What kind of man makes a good mentor? Is it because, as is sometimes suggested, men with daughters make good mentors, having developed greater empathy for the challenges faced by their female students? Or differences in teaching style? The authors unfortunately don't know much about the Academy's teaching staff, so for now the enormous impact of professor gender remains a bit of a black box.
Regardless of the underlying mechanism at work, the study has wide-ranging implications for what might be done to keep talented women on science career tracks. Most obviously, the findings provide further justification for affirmative action programs to promote women in the sciences, to break the cycle of talented women opting out of science because there are no women in science. At the same time, we might unravel the mystery of what makes people—men or women—better at mentoring their female protégés.
I posed the question of how to create gender equity in science to Stephanie Pfirman, a Barnard College environmental scientist and a member of a Columbia University initiative on women in the sciences.
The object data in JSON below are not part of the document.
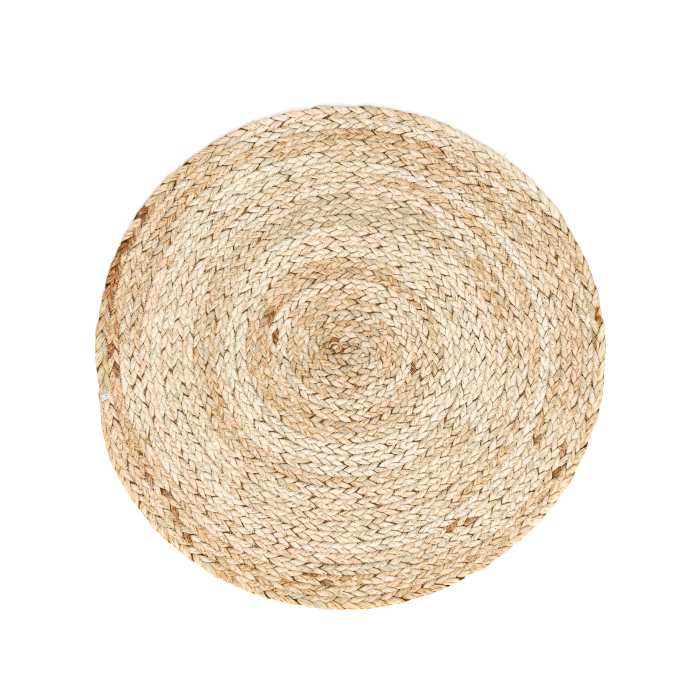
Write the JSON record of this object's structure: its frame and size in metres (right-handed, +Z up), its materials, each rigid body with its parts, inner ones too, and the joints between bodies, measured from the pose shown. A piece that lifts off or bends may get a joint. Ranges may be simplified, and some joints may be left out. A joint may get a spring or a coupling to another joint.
{
  "type": "corn husk placemat",
  "caption": "Round table mat of plaited corn husk, coiled flat in a spiral and sewn edge to edge, with its tail tapered into the rim.",
  "frame": {"origin": "on the surface that the mat lies on, under the middle of its outline", "axes": "+Z up, out of the top of the mat; +X and +Y in the surface, with the tip of the plait's tail near -X"},
  "size_m": [0.3812, 0.377, 0.005],
  "materials": {
    "corn_husk": "dried corn husk, matt to satin, cream to straw with honey and rust strands"
  },
  "bodies": {
    "root": {"mat": "corn_husk"}
  },
  "joints": []
}
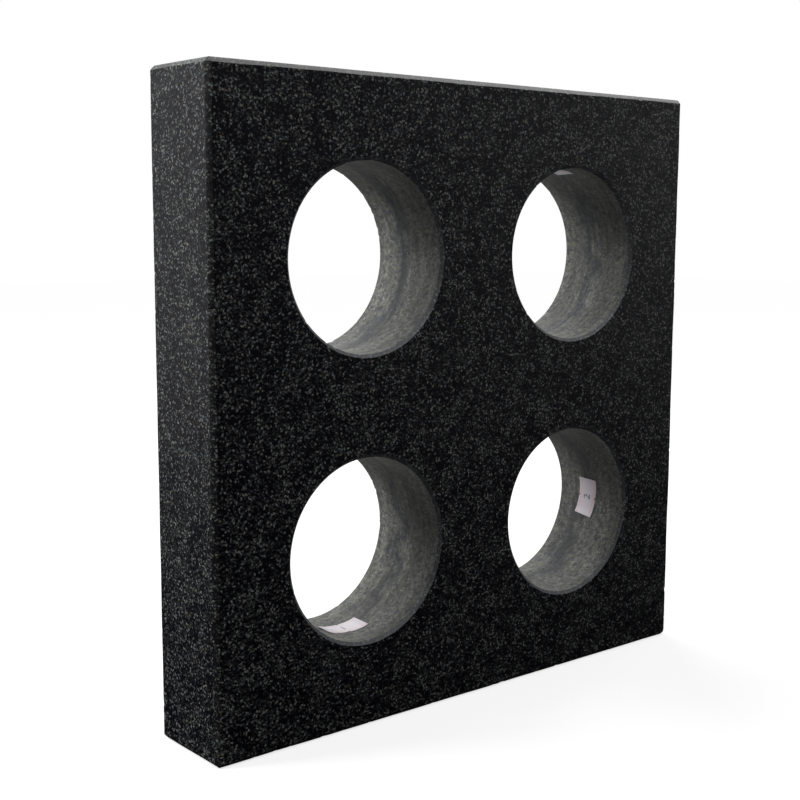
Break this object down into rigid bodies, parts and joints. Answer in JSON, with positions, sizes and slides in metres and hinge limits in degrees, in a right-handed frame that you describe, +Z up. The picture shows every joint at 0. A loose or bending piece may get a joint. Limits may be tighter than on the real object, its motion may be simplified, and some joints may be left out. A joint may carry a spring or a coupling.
{
  "type": "granite square",
  "caption": "Upright block of lapped black granite with cored bores, for checking squareness and straightness; small paper labels lie on the bore walls.",
  "frame": {"origin": "middle of the base face, which the square stands on", "axes": "+Z up, along the upright working faces; +X to the right along the front face; +Y from the front face to the back face, through the bores"},
  "size_m": [0.3, 0.048, 0.3],
  "materials": {
    "black_granite": "lapped, satin",
    "label_paper": "coated label paper"
  },
  "bodies": {
    "root": {"granite_block": "black_granite", "lower_left_label": "label_paper", "lower_right_label": "label_paper", "upper_right_label": "label_paper"}
  },
  "joints": []
}
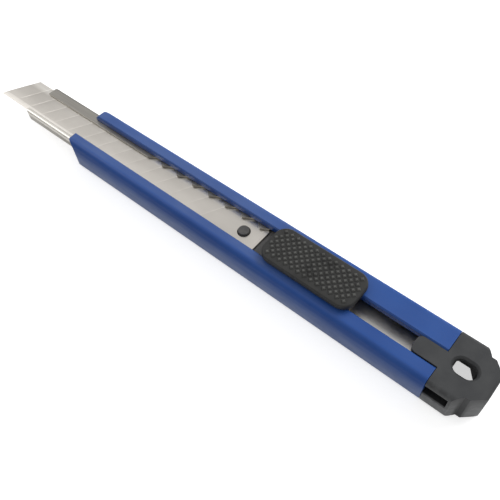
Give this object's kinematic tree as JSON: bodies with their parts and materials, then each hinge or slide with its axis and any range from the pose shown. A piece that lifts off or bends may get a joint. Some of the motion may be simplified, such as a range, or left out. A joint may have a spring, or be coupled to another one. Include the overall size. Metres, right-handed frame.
{
  "type": "utility knife",
  "caption": "Slim utility knife with a sliding snap-off blade in a folded steel channel, a moulded sleeve, a knurled thumb slider and a plug-in end cap.",
  "frame": {"origin": "centre of the sleeve's flat back, in the plane it lies on", "axes": "+X along the knife from the blade's tip to the end cap; +Y across it towards the blade's spine, the cutting edge is at -Y; +Z out of the slotted face that the thumb slider stands on"},
  "size_m": [0.1399, 0.0132, 0.0108],
  "materials": {
    "sleeve_blue": "injection moulded blue plastic, satin to glossy",
    "channel_steel": "rolled steel strip, bright zinc or bare, folded",
    "blade_steel": "ground carbon tool steel",
    "carrier_black": "moulded black plastic",
    "spring_steel": "stamped spring steel",
    "pad_grey": "moulded dark grey plastic with a knurled top",
    "cap_grey": "moulded dark grey plastic, fine matt"
  },
  "bodies": {
    "handle": {"sleeve": "sleeve_blue", "guide_channel": "channel_steel"},
    "slider": {"blade_carrier": "carrier_black", "thumb_pad": "pad_grey", "lock_spring": "spring_steel", "blade": "blade_steel"},
    "rear_cap": {"end_cap": "cap_grey"}
  },
  "joints": [
    {"name": "slider_slide", "type": "slide", "parent": "handle", "child": "slider", "axis": [1, 0, 0], "range_m": [-0.055, 0.015], "deforming": ["lock_spring"]},
    {"name": "cap_pull", "type": "slide", "parent": "handle", "child": "rear_cap", "axis": [1, 0, 0], "range_m": [0, 0.012]}
  ]
}
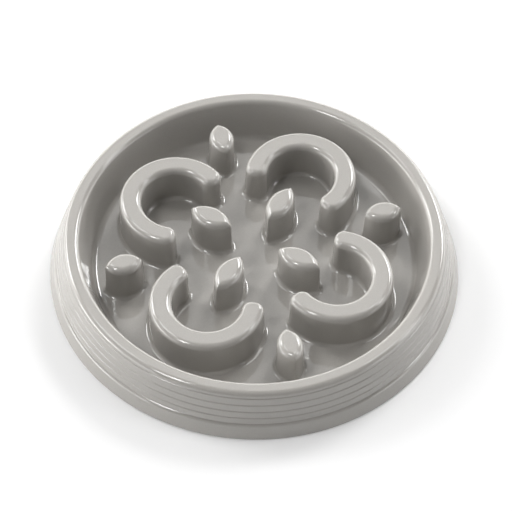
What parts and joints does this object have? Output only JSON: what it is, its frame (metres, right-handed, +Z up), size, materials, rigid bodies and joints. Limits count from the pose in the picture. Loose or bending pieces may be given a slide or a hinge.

She pointed out that recruiting female mentors and making men into more women-friendly bosses and teachers are both efforts aimed at changing the environment faced by young women. While these are worthy objectives, she suggested developing coping mechanisms to deal with circumstances as they are—for example, realizing that getting an A- or even a B+ in an introductory course doesn't spell the end of your career as a scientist, as many high-achieving young women believe. Yet the results of this study suggest that just by helping more women to overcome the adversities they face in becoming scientists today, we will make science less of a man's world for the female scientists of tomorrow.